Benicio Del Toro and Ryan Phillippe play Mr. Longbaugh and Mr. Parker, a couple of down-on-their luck petty criminals who are trying (amazingly off-handedly) to sell their semen to a sperm bank.  While waiting for an interview they overhear a conversation about a millionaire who has paid a surrogate to carry his child. So, as losers always will they decide to kidnap the mother and hold the baby ransom.  Of course this all goes wrong

What makes McQuarrie's film particularly entertaining are the inventive strategies he uses both as a writer and a director to invigorate the narrative.  Thus, whilst losers Mr. Longbaugh and Mr. Parker may be, they are also possessed of remarkably self-aware sang-froid and a veritable arsenal of weaponry with which to carry their plan off.  When their attempt to kidnap the mother-to-be (Juliette Lewis) goes wrong because she is protected by a couple of surprisingly accomplished bodyguards (Taye Diggs and Nicky Katt) they shoot their way out of the situation and abscond with the very pregnant woman.

That  would be enough for most crooks to handle but when they find out that the father-to-be is a wealthy shady businessman (Scott Wilson) they decide to up the ransom from one million dollars to fifteen, bringing down all hell on the heads of everyone involved. But somewhat like Peckinpah’s The Wild Bunch they don’t really give a damn about the money. This is just how they roll  And so a tale of deadly twists and turns unfolds, culminating in a Peckinpah-ish shoot-out in a Mexican hacienda-cum-cat-house.
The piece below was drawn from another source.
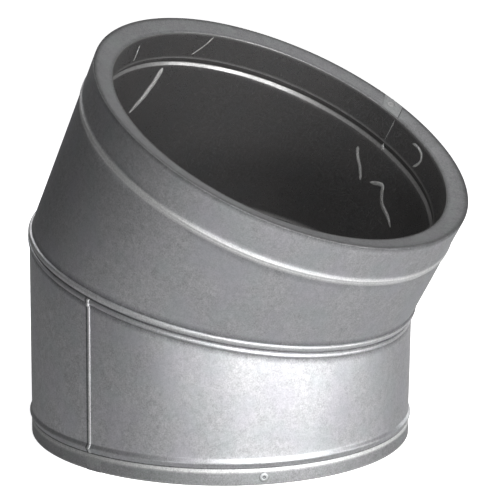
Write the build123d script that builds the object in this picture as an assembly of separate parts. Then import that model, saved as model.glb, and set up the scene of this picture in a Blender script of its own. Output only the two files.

McQuarrie’s script is not only cleverly plotted but it is full of the kind of existential ruminations so much admired  by lovers of the crime genre style. Much of this comes from James Caan as the millionaire’s world-weary bagman, Joe Sarno, who enlists an even-more-tired former partner (Geoffrey Lewis) to help him bring down the two “yahoos”. Directorially McQuarrie also comes up with refreshing ways of presenting the familiar tropes of the gangster movie whilst De Toro and Philppe make for a likeable pair of laconically fatalistic anti-heroes.

The Way Of The Gun is a marvellously excessive and surprisingly under-valued film.